Case 1 – Moderate Size Multi-National Reporting Company:                              ________Overseas Divisional President and Records Gone

Case 2 – Foreign Private Issuer Reverse Acquired By Domestic Public Shell

Case 3 – Bulletin Board Small Business Issuer:                                                         ________Debt with Magic Warrants, Never Booked

 

Case 1 – Moderate Size Multi-National Reporting Company:                              ________Overseas Divisional President and Records Gone

You are a partner in a registered accounting firm and are asked to advise/assist an old college friend, who has just accepted an assignment as Acting CEO of a moderate sized ($250 million annual revenues) international financial services SEC registrant.  Recently an anonymous employee whistle-blower informed the SEC that there was massive fraud at this company in the European Division.  The division’s president has disappeared without a trace along with the division’s financial records.  The Final Four audit firm has just resigned, but did review the third quarter Form 10-Q.  The Company has not yet filed its Form 10-K from December 31, 2004.  The Acting CEO tells you the Company has $25,000,000 in cash, is still operating domestically, has necessarily ceased all European operations, wants to have their 12/31/04 financial statements audited and their 10-K filed, and continue life as a public company in good standing with the SEC and NASDAQ.  You can assume the prior auditor will not reissue any audit reports on this client, which was an audit client for five years.

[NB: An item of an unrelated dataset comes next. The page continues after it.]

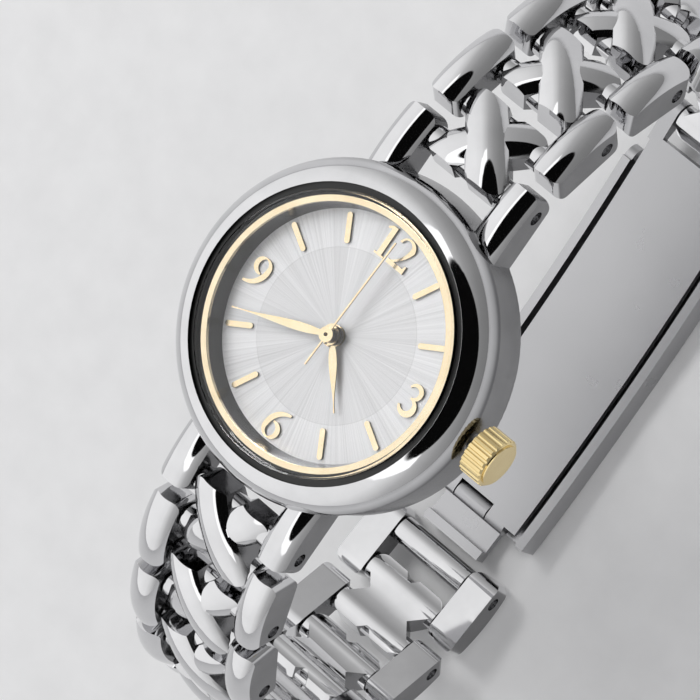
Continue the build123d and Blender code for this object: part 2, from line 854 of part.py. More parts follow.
def bar_blank(y_low, y_high):
    """A side bar or lug before its holes, centred on X."""
    length = y_high - y_low
    middle = (y_low + y_high) / 2
    floor = bar_side_height - math.sqrt(bar_crown_radius**2 - (bar_width / 2) ** 2)
    top = floor + bar_crown_radius
    plan_face = Pos(0, middle) * RectangleRounded(bar_width, length, bar_corner_round)
    plan = Pos(0, 0, -bar_below) * extrude(plan_face, top + bar_below + overrun)
    upper = crowned(plan, middle, length / 2, bar_crown_radius, bar_crown_drop, floor)
    upper &= side_box(y_low - overrun, y_high + overrun, floor, top + overrun, bar_width)
    side_face = Pos(middle, floor) * RectangleRounded(length, 2 * (floor + bar_below), bar_foot_round)
    lower = side_prism(side_face, -bar_width, bar_width) & plan
    lower &= side_box(y_low - overrun, y_high + overrun, -bar_below - overrun, floor, bar_width)
    return upper + lower


def side_bar(side):
    """One outer bar, blind at its near pin and open at its far pin."""
    bar = bar_blank(-bar_end, half_pitch + bar_end)
    near_hole = Pos(-side * pin_blind_wall, 0, 0) * cross_rod(pin_hole_radius, bar_width / 2)
    far_hole = Pos(0, half_pitch, 0) * cross_rod(pin_hole_radius, bar_width)
    mouth = Pos(side * bar_width / 2, half_pitch, 0) * cross_rod(pin_mouth_radius, pin_sink)
    bar = bar - near_hole - far_hole - mouth
    return Pos(side * (bracelet_half_width - bar_width / 2), 0, 0) * bar


def crossed_bar(half_width, crown_radius, top, drop, side):
    """One bar of a centre piece's cross, from corner to corner of the piece."""
    half_length = half_pitch / 2 + centre_end
    reach = math.hypot(centre_half_width, half_length)
    floor = top - crown_radius
    plan = Pos(0, 0, -diagonal_below) * extrude(Rectangle(2 * half_width, 2 * reach), diagonal_below + top)
    upper = crowned(plan, 0, reach, crown_radius, drop, floor)
    upper &= side_box(-reach, reach, floor, top + overrun, 2 * half_width)
    lower = plan & side_box(-reach, reach, -diagonal_below, floor, 2 * half_width)
    body = Pos(0, half_pitch / 2, 0) * Rot(0, 0, side * cross_lean) * (upper + lower)
    outline = RectangleRounded(2 * centre_half_width, 2 * half_length, centre_corner_round)
    block = Pos(0, half_pitch / 2, -diagonal_below) * extrude(outline, diagonal_below + top)
    return body & block


def centre_piece():
    """Two hubs under a cross of two bars, the upper one laid over the lower."""
    body = cross_rod(hub_radius, centre_half_width)
    body += Pos(0, half_pitch, 0) * cross_rod(hub_radius, centre_half_width)
    body += crossed_bar(under_half_width, under_crown_radius, under_top, under_crown_drop, -1)
    body += crossed_bar(diagonal_half_width, diagonal_crown_radius, diagonal_top, diagonal_crown_drop, 1)
    body -= cross_rod(pin_hole_radius, bracelet_half_width)
    body -= Pos(0, half_pitch, 0) * cross_rod(pin_hole_radius, bracelet_half_width)
    return body


def hinge_pin(half_length):
    return cross_rod(pin_radius, half_length)


near_pin_half = bracelet_half_width - pin_sink - pin_clearance
far_pin_half = bracelet_half_width - pin_blind_wall - pin_clearance


def turn_at(index):
    """How far below level a half link points, counted from the lug."""
    return first_link_angle + turn_step * index + turn_growth * index * index


def chain_places(count):
    """Hinge places and directions of the half links, from the lug on."""
    y = lug_hinge_reach
    z = lug_hinge_height
    places = []
    for index in range(count):
        angle = turn_at(index)
        places.append((y, z, angle))
        y += half_pitch * math.cos(math.radians(angle))
        z -= half_pitch * math.sin(math.radians(angle))
    return places, (y, z)


def on_chain(part, place, flip):
    """Set a link in the loop; flip puts it on the 6 o'clock side."""
    y, z, angle = place
    placed = Pos(0, y, z) * Rot(-angle, 0, 0) * part
    return Rot(0, 0, 180) * placed if flip else placed


def write_chain(name, places, flip, last_pin_half):
    """Write every half link of one side: centre pieces and bars in turn."""
    centre = centre_piece()
    bars = [side_bar(side) for side in (-1, 1)]
    for index, place in enumerate(places):
        number = index // 2 + 1
        if index % 2:
            solids = [on_chain(bar, place, flip) for bar in bars]
            if index == len(places) - 1:
                solids += [on_chain(piece, place, flip) for piece in end_tube()]
            write_node(f"{name}_link_{number}_bars", *solids)
        else:
            is_last = index == len(places) - 1
            far_half = last_pin_half if is_last else far_pin_half
            pins = [hinge_pin(near_pin_half), Pos(0, half_pitch, 0) * hinge_pin(far_half)]
            solids = [on_chain(piece, place, flip) for piece in [centre] + pins]
            write_node(f"{name}_link_{number}_centre", *solids)


def end_tube():
    """The tube and pin at the free end, where the clasp's tongue arrives."""
    tube = cross_rod(end_tube_radius, centre_half_width) - cross_rod(pin_hole_radius, bracelet_half_width)
    pin = hinge_pin(near_pin_half)
    return [Pos(0, half_pitch, 0) * tube, Pos(0, half_pitch, 0) * pin]


# Clasp, in the frame of its first hinge: Y towards the 6 o'clock chain

upper_places, clasp_start = chain_places(2 * upper_link_count - 1)
lower_places, lower_end = chain_places(2 * lower_link_count)
clasp_span_y = -lower_end[0] - clasp_start[0]
clasp_span_z = lower_end[1] - clasp_start[1]
clasp_length = math.hypot(clasp_span_y, clasp_span_z)
clasp_angle = math.degrees(math.atan2(-clasp_span_z, clasp_span_y))
clasp_bend_radius = (clasp_length**2 / 4 + clasp_rise**2) / (2 * clasp_rise)
fold_y = clasp_length - fold_from_end
middle_blade_base = inner_blade_base + clasp_layer + clasp_layer_gap
cover_base = middle_blade_base + clasp_layer + clasp_layer_gap
cover_top = cover_base + cover_plate_thickness


def clasp_point(along, offset):
    """A place on the clasp's bend: along its chord and out from the bend line."""
    lean = math.asin((along - clasp_length / 2) / clasp_bend_radius)
    reach = clasp_bend_radius + offset
    return clasp_length / 2 + reach * math.sin(lean), clasp_rise - clasp_bend_radius + reach * math.cos(lean)


def clasp_band(start, end, low, high, half_width):
    """A bent plate between two offsets, the same on both sides of X."""
    middle = (start + end) / 2
    corners = [clasp_point(start, low), clasp_point(end, low), clasp_point(end, high), clasp_point(start, high)]
    face = make_face([
        ThreePointArc(corners[0], clasp_point(middle, low), corners[1]),
        Line(corners[1], corners[2]),
        ThreePointArc(corners[2], clasp_point(middle, high), corners[3]),
        Line(corners[3], corners[0]),
    ])
    return side_prism(face, -half_width, half_width)


fold_spot = clasp_point(fold_y, inner_blade_base + fold_knuckle_radius)
cover_hinge_spot = clasp_point(cover_hinge_from_start, middle_blade_base + clasp_layer / 2)


def clasp_inner_blade():
    """The blade nearest the wrist, with ears on the last upper link."""
    low = inner_blade_base
    top = low + clasp_layer
    plate = clasp_band(clasp_end_clear, fold_y, low, top, inner_blade_half_width)
    root = clasp_end_clear + clasp_layer
    ear_face = Circle(clasp_ear_radius)
    ear_face += make_face(Polyline(
        (0, -clasp_ear_radius),
        clasp_point(root, low),
        clasp_point(root, top),
        (0, clasp_layer),
        close=True,
    ))
    ear = side_prism(ear_face, bar_inner, bar_inner + clasp_ear_width)
    plate += ear + mirror(ear, Plane.YZ)
    room_half = fold_knuckle_half_width + knuckle_side_gap
    outer_half = (middle_blade_half_width - room_half) / 2
    for side in (-1, 1):
        knuckle = cross_rod(fold_knuckle_radius, outer_half)
        plate += Pos(side * (room_half + outer_half), *fold_spot) * knuckle
    room_start = fold_y - fold_knuckle_radius - knuckle_side_gap
    plate -= clasp_band(room_start, fold_y + overrun, low - overrun, top + overrun, room_half)
    plate -= Pos(0, *fold_spot) * cross_rod(fold_pin_radius + pin_clearance, bracelet_half_width)
    return plate - cross_rod(pin_hole_radius, bracelet_half_width)


def fold_pin():
    return Pos(0, *fold_spot) * cross_rod(fold_pin_radius, middle_blade_half_width)


def clasp_middle_blade():
    low = middle_blade_base
    top = low + clasp_layer
    room_start = fold_y - fold_knuckle_radius - knuckle_side_gap
    plate = clasp_band(cover_hinge_from_start, room_start, low, top, middle_blade_half_width)
    plate += clasp_band(room_start - overrun, fold_y, low, top, fold_knuckle_half_width)
    plate += Pos(0, *fold_spot) * cross_rod(fold_knuckle_radius, fold_knuckle_half_width)
    plate += Pos(0, *cover_hinge_spot) * cross_rod(cover_knuckle_radius, middle_blade_half_width)
    plate -= Pos(0, *fold_spot) * cross_rod(fold_pin_radius + pin_clearance, bracelet_half_width)
    bore = cross_rod(cover_pin_radius + pin_clearance, bracelet_half_width)
    return plate - Pos(0, *cover_hinge_spot) * bore


def cover_pin():
    pin = cross_rod(cover_pin_radius, cover_half_width - cover_wall / 3)
    return Pos(0, *cover_hinge_spot) * pin


def clasp_cover():
    """The outer leaf: a shallow channel over the blades, ending in a tongue."""
    start = cover_hinge_from_start
    end = fold_y + cover_overhang
    body = clasp_band(start, end, cover_base, cover_top, cover_half_width)
    inner_half = cover_half_width - cover_wall
    walls = clasp_band(start, end, inner_blade_base, cover_top, cover_half_width)
    walls += Pos(0, *cover_hinge_spot) * cross_rod(cover_pivot_radius, cover_half_width)
    room = clasp_band(start - 2 * overrun, end + overrun, inner_blade_base - overrun, cover_base, inner_half)
    room += side_box(-overrun, start, inner_blade_base - overrun, cover_top + 2 * overrun, inner_half)
    body += walls - room
    tongue_end = clasp_length - cover_tongue_end_gap
    body += clasp_band(end - overrun, tongue_end, cover_base, cover_top, cover_tongue_half_width)
    body += clasp_band(tongue_end - cover_lip, tongue_end, 0, cover_top, cover_tongue_half_width)
    bore = cross_rod(cover_pin_radius + pin_clearance, cover_half_width - cover_wall / 4)
    return body - Pos(0, *cover_hinge_spot) * bore


# Write every node

write_node("case_middle", case_middle())
write_node("bezel", bezel())
write_node("crystal", crystal())
write_node("crystal_gasket", crystal_gasket())
write_node("dial_ring", dial_ring())
write_node("dial", dial())
write_node("hour_markers", *hour_markers())
write_node("movement_ring", movement_ring())
write_node("main_plate", main_plate())
write_node("train_bridge", train_bridge())
write_node("coin_cell", coin_cell())
write_node("circuit_board", circuit_board())
write_node("coil", coil())
write_node("stator", stator())
write_node("crown_tube", crown_tube())
write_node("case_back", case_back())
write_node("case_back_gasket", case_back_gasket())
write_node("hour_wheel", hour_wheel())
write_node("hour_hand", hour_hand())
write_node("centre_wheel", centre_wheel())
write_node("minute_hand", minute_hand(), cannon_pinion())
write_node("seconds_wheel", seconds_wheel())
write_node("seconds_hand", seconds_hand())
write_node("minute_wheel", minute_wheel())
write_node("third_wheel", third_wheel())
write_node("fifth_wheel", fifth_wheel())
write_node("rotor", rotor())
write_node("setting_lever", setting_lever())
write_node("stem", stem())
write_node("crown", crown())

clasp_place = (clasp_start[0], clasp_start[1], clasp_angle)
last_pin_half = bar_inner + clasp_ear_width
write_chain("upper", upper_places, False, last_pin_half)
write_chain("lower", lower_places, True, far_pin_half)
blade_pieces = [on_chain(piece, clasp_place, False) for piece in (clasp_inner_blade(), fold_pin())]
write_node("clasp_inner_blade", *blade_pieces)
write_node("clasp_middle_blade", on_chain(clasp_middle_blade(), clasp_place, False))
cover_pieces = [on_chain(piece, clasp_place, False) for piece in (clasp_cover(), cover_pin())]
write_node("clasp_cover", *cover_pieces)

for node_name, shape in nodes.items():
    export_step(shape, f"parts/{node_name}.step")

print("clasp length", round(clasp_length, 2), "angle", round(clasp_angle, 2))
print("clasp start", clasp_start, "lower end", lower_end)
print("nodes", len(nodes))
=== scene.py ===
import bpy
import bmesh
import json
import math
from mathutils import Matrix, Vector

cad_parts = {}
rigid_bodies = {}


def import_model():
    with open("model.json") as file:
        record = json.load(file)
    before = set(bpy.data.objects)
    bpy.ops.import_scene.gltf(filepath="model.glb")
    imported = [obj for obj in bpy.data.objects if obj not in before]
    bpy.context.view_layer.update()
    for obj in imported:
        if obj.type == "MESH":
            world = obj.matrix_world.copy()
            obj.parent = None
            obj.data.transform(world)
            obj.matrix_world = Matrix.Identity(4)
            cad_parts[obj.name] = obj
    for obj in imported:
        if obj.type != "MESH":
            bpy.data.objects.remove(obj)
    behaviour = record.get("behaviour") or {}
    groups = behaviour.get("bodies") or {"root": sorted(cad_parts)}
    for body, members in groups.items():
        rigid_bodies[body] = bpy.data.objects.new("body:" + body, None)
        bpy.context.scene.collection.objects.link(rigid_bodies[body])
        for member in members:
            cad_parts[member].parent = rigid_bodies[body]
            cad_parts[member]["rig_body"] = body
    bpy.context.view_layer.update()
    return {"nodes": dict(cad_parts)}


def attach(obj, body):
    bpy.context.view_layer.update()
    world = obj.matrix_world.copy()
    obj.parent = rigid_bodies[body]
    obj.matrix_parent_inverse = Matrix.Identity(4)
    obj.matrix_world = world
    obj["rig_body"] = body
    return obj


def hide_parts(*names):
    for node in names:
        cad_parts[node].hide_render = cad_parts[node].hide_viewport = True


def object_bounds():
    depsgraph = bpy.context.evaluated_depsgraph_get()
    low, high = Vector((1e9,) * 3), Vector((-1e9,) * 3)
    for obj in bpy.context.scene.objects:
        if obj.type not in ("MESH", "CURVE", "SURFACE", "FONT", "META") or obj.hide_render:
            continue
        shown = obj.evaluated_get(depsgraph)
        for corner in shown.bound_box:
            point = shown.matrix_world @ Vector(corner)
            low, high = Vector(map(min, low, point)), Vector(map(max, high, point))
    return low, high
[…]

 Question:  Is there a practical solution for this company?

 

Case 2 – Foreign Private Issuer Reverse Acquired By Domestic Public Shell

 You are asked by the control person of a public shell company to be their auditor.  You are further told that they have a letter of intent to merge with a Ugandan privately owned diamond mining company, which will get the majority of shares in the post merged company. 

 Question: What are the accounting and auditing implications of this proposed transaction, if:

A)   The shell is current with its SEC filings;

B)   The shell stopped reporting, but filed a Form 15;

C)  The shell hasn’t reported in three years.

 

Case 3 – Bulletin Board Small Business Issuer:                                                         ________Debt with Magic Warrants, Never Booked

You recently joined a small registered firm as a principal, to be their QC reviewer to replace a partner who just retired.  The firm has a few SEC Small Business Issuers as clients.  Last year the firm merged with a sole practitioner, who had one S-B client.  Prior to your joining them, the firm reviewed two quarterly filings on Form 10-QSB for this company.  You are now reviewing the year-end financials.  You notice that for the last four years, the company has been issuing warrants in connection with loans borrowed from officers/stockholders.  After the last interim period the outstanding loans total $2,000,000.  No expense has been recorded for the warrants.  The Company’s stock has a volatility of 175%.  Earlier this year, the company had a proxy, in which shareholders approved a one for 100 reverse split, reducing outstanding shares from 50,000,000 to 500,000.  The reverse split went into effect in the fourth quarter of the current year and the market price of the stock immediately changed from $.10 to $10.00.  The company disclosed in the proxy, that these particular warrants, of which there were 5,000,000 outstanding, exercisable at an average price of $.20, were immutable in the event of a reverse split and therefore there would still be 5,000,000 of them outstanding at the same average exercise price of $.20 after the reverse split.  The management group, that holds the warrants, owned ninety percent of the company’s outstanding shares before the reverse split, without giving any beneficial ownership effect to the warrants.  The attorney, who wrote the warrant agreement, is no longer the company’s attorney.  Your reading of the warrant agreement indicates that though poorly written, it was meant to convey that the warrants had the usual anti-dilutive characteristics.  The company’s president and the current attorney who drafted the proxy are both certain that the warrants were intended to be immutable, but you are certain that they are both wrong.  The partners in your firm are not sure!

What are the accounting and reporting implications for the company?

What are the practice implications for you and your firm?